Objective: From the listing below, copy only the lines running from the line that contains "for (const [name, angle, edge]" to the line that contains "record = json.load(file)", both included.

>> START Information supplied

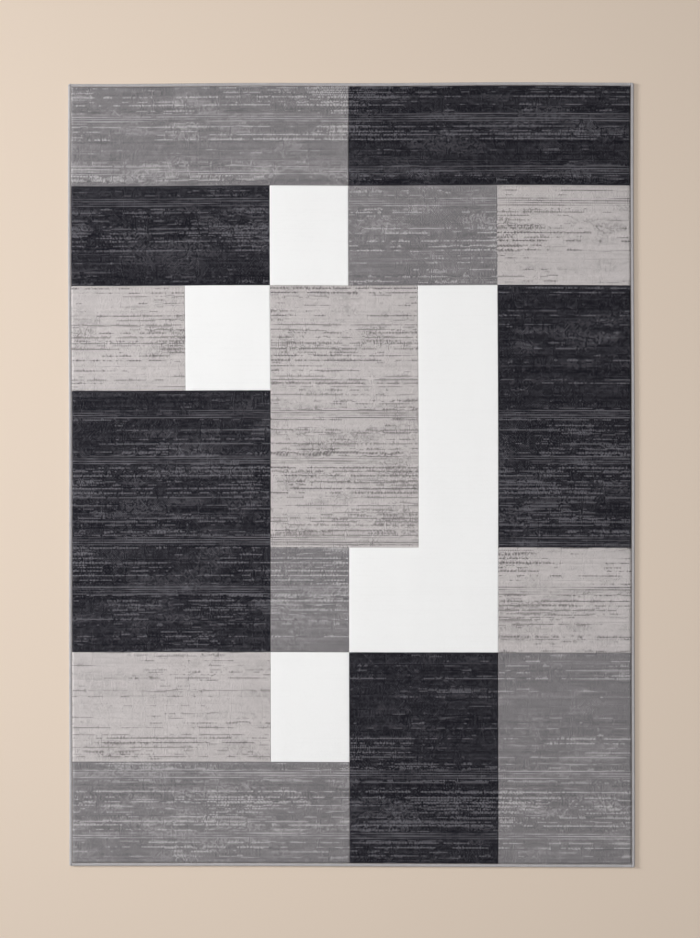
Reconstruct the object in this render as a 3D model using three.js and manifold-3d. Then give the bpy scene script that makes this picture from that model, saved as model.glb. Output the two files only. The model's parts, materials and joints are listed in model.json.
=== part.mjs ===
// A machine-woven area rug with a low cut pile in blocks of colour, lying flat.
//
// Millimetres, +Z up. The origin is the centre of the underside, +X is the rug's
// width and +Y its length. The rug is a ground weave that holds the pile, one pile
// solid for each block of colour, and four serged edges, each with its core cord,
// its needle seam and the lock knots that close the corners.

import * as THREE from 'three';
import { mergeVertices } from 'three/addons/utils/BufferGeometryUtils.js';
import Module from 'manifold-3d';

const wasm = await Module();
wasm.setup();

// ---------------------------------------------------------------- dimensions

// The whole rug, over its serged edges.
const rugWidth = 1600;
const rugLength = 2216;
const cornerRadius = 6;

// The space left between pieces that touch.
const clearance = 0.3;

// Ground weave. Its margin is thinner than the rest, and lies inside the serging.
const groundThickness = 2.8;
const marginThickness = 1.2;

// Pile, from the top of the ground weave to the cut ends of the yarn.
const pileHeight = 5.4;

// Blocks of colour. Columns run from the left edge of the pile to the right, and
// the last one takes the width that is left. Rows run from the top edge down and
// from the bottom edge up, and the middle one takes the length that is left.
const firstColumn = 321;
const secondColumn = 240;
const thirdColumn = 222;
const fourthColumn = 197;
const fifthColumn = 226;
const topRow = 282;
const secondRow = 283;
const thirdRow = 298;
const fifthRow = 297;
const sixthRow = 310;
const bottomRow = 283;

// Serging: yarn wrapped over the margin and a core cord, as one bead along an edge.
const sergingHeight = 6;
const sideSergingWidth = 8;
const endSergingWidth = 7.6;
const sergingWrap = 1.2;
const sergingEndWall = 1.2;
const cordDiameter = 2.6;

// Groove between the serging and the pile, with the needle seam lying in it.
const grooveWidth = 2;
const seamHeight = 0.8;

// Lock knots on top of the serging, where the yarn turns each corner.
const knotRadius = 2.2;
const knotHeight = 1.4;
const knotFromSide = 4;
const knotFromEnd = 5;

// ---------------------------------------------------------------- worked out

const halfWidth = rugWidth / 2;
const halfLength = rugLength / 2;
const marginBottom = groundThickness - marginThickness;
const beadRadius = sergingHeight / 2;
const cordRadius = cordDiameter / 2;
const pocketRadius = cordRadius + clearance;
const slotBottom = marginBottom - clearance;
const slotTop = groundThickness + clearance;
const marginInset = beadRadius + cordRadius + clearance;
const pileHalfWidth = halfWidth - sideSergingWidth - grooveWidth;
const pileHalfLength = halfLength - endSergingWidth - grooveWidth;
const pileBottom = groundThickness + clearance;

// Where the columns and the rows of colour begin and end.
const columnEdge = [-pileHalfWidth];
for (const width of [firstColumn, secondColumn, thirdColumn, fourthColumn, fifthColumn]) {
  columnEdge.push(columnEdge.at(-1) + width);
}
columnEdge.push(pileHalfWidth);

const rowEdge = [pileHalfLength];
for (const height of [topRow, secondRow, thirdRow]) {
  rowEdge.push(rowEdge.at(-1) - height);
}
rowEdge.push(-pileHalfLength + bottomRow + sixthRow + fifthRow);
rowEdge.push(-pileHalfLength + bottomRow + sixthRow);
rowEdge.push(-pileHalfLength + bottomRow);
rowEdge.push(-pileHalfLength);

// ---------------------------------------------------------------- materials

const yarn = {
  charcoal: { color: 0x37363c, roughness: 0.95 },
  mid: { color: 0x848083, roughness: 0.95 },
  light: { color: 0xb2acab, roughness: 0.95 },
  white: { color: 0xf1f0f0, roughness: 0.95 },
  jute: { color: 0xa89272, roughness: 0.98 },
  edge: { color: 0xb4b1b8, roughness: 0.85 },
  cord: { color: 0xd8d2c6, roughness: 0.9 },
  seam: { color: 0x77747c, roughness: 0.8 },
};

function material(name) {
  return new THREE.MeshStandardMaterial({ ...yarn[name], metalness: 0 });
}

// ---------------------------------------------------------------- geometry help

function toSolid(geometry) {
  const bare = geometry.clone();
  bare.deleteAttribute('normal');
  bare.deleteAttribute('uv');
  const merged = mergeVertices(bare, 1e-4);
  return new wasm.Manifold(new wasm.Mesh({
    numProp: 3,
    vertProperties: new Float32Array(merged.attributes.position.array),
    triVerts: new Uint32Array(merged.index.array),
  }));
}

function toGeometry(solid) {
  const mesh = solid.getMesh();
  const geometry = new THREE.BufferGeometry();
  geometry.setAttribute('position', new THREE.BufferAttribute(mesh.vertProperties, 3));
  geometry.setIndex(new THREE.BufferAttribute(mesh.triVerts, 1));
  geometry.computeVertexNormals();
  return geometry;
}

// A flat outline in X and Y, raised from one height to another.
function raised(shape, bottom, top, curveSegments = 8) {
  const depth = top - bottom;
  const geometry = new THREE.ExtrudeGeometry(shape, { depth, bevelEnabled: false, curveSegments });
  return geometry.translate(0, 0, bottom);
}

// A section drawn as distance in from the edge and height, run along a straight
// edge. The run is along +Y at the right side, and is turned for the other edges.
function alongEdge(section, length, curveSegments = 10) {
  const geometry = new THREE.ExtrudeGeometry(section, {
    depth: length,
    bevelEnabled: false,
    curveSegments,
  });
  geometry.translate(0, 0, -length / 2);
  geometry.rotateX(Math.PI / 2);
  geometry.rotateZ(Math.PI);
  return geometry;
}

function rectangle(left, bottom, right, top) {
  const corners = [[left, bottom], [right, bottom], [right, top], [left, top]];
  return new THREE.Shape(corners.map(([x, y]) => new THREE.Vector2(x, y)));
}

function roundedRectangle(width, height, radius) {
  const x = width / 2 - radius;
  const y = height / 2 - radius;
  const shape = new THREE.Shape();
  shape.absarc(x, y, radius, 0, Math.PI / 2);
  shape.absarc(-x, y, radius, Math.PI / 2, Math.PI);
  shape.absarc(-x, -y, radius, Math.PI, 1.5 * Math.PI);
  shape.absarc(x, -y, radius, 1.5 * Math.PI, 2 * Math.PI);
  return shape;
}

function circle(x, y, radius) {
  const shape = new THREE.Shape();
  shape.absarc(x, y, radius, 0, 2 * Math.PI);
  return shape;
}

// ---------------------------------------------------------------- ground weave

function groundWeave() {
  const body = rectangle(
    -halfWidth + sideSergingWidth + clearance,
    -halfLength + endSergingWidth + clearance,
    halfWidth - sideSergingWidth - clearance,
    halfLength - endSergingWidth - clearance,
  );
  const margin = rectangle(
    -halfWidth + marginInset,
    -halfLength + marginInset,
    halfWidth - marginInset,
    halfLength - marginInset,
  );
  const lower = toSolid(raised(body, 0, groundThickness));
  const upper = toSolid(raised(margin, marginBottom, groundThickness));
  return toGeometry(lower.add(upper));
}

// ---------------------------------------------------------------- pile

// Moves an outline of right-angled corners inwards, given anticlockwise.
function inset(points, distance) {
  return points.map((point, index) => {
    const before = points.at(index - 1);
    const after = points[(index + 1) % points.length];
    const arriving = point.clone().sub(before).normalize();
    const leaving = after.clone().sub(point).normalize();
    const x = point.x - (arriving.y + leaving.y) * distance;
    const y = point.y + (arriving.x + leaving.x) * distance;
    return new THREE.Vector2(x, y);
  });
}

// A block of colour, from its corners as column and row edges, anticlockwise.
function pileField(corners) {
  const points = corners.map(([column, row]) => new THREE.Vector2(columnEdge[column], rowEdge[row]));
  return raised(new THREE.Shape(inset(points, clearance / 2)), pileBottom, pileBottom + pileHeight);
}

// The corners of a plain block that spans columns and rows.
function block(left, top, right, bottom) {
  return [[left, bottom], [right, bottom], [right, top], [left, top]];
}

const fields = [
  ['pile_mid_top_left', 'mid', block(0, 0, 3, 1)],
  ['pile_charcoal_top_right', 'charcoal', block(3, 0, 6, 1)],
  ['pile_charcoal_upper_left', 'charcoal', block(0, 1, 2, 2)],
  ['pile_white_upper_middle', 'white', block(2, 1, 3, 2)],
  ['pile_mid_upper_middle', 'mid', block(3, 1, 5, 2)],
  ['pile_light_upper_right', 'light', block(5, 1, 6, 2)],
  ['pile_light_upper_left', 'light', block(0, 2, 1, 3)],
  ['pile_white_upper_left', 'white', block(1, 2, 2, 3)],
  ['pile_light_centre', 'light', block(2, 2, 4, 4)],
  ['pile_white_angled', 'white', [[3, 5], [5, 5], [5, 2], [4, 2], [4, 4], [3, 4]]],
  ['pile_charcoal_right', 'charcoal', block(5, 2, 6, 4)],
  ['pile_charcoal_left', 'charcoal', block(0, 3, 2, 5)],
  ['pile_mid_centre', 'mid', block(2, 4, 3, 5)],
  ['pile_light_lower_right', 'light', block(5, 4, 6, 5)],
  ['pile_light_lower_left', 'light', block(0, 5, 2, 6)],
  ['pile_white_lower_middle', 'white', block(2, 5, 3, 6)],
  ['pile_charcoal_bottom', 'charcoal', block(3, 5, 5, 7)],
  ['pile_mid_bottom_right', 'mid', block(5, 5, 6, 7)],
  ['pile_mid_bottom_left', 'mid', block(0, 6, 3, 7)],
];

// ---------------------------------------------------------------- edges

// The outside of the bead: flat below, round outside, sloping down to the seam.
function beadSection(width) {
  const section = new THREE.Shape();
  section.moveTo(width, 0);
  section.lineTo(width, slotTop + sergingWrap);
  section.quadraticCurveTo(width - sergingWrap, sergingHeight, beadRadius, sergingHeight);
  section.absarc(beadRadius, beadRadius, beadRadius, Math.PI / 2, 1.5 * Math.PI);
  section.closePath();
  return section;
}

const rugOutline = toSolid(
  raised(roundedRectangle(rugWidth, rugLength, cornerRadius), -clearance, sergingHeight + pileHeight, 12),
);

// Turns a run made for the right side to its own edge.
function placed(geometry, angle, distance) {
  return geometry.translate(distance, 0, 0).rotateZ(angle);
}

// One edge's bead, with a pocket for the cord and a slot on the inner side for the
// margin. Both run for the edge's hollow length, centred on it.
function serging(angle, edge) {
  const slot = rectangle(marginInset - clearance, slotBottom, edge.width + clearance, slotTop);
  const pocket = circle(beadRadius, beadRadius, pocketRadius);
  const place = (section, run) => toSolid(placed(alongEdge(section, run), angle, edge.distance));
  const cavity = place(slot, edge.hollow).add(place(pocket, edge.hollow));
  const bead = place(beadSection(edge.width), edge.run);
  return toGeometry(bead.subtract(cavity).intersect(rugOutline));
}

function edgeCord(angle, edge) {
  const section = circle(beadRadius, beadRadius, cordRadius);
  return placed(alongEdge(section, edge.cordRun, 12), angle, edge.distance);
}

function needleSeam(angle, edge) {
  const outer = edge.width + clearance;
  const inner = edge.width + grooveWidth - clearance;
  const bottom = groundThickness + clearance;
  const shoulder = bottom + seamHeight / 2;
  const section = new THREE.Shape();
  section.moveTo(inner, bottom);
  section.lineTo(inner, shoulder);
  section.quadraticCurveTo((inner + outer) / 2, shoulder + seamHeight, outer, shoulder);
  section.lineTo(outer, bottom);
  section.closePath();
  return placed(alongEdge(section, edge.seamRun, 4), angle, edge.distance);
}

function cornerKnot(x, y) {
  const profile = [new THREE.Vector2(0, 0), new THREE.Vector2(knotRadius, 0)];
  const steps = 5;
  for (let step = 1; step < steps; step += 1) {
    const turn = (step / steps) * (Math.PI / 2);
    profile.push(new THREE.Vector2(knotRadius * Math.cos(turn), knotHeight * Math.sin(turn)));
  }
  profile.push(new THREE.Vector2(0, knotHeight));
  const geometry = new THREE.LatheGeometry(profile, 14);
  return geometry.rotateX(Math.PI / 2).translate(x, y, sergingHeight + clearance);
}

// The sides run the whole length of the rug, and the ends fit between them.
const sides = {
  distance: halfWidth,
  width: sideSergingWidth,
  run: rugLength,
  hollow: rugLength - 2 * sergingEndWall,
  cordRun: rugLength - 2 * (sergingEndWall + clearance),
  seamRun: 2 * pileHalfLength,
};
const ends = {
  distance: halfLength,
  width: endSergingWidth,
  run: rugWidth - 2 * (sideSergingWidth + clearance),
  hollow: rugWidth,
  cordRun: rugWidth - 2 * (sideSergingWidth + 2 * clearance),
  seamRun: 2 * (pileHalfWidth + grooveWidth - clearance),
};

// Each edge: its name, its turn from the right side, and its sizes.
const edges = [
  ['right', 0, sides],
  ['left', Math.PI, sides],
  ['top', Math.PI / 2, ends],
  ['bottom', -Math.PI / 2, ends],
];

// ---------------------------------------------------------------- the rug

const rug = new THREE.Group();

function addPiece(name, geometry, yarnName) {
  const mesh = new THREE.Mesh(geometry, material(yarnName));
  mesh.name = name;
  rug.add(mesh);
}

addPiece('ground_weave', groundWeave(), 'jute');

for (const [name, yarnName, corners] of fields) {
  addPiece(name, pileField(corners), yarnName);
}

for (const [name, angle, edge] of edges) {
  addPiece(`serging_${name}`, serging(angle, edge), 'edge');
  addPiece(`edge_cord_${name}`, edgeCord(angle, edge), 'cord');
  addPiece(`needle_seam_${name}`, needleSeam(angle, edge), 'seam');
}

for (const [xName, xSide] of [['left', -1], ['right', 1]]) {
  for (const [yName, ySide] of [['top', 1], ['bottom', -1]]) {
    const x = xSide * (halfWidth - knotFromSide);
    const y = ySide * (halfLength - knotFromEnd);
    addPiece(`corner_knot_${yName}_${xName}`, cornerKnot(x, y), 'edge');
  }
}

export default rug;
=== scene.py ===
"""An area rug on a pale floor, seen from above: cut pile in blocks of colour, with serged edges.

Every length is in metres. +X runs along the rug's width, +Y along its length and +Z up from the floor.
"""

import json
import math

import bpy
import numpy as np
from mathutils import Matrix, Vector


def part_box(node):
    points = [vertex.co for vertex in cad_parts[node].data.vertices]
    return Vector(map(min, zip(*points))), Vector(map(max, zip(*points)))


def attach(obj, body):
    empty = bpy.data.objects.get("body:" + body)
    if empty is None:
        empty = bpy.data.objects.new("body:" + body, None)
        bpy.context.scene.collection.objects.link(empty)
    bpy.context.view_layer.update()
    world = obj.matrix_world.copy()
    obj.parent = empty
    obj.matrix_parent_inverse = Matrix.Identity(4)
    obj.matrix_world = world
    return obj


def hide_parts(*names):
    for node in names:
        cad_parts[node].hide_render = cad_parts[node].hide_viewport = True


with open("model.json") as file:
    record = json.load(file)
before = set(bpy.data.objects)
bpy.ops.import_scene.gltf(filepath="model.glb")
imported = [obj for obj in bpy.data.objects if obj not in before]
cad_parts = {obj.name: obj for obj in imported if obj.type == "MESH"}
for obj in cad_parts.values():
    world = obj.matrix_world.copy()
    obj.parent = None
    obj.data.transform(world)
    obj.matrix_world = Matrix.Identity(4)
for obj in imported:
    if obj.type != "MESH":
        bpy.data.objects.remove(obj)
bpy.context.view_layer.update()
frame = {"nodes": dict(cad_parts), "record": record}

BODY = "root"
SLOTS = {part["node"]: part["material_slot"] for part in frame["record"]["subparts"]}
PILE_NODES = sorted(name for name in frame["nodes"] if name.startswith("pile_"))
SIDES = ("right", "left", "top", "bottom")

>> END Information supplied

Task result:
for (const [name, angle, edge] of edges) {
  addPiece(`serging_${name}`, serging(angle, edge), 'edge');
  addPiece(`edge_cord_${name}`, edgeCord(angle, edge), 'cord');
  addPiece(`needle_seam_${name}`, needleSeam(angle, edge), 'seam');
}

for (const [xName, xSide] of [['left', -1], ['right', 1]]) {
  for (const [yName, ySide] of [['top', 1], ['bottom', -1]]) {
    const x = xSide * (halfWidth - knotFromSide);
    const y = ySide * (halfLength - knotFromEnd);
    addPiece(`corner_knot_${yName}_${xName}`, cornerKnot(x, y), 'edge');
  }
}

export default rug;
=== scene.py ===
"""An area rug on a pale floor, seen from above: cut pile in blocks of colour, with serged edges.

Every length is in metres. +X runs along the rug's width, +Y along its length and +Z up from the floor.
"""

import json
import math

import bpy
import numpy as np
from mathutils import Matrix, Vector


def part_box(node):
    points = [vertex.co for vertex in cad_parts[node].data.vertices]
    return Vector(map(min, zip(*points))), Vector(map(max, zip(*points)))


def attach(obj, body):
    empty = bpy.data.objects.get("body:" + body)
    if empty is None:
        empty = bpy.data.objects.new("body:" + body, None)
        bpy.context.scene.collection.objects.link(empty)
    bpy.context.view_layer.update()
    world = obj.matrix_world.copy()
    obj.parent = empty
    obj.matrix_parent_inverse = Matrix.Identity(4)
    obj.matrix_world = world
    return obj


def hide_parts(*names):
    for node in names:
        cad_parts[node].hide_render = cad_parts[node].hide_viewport = True


with open("model.json") as file:
    record = json.load(file)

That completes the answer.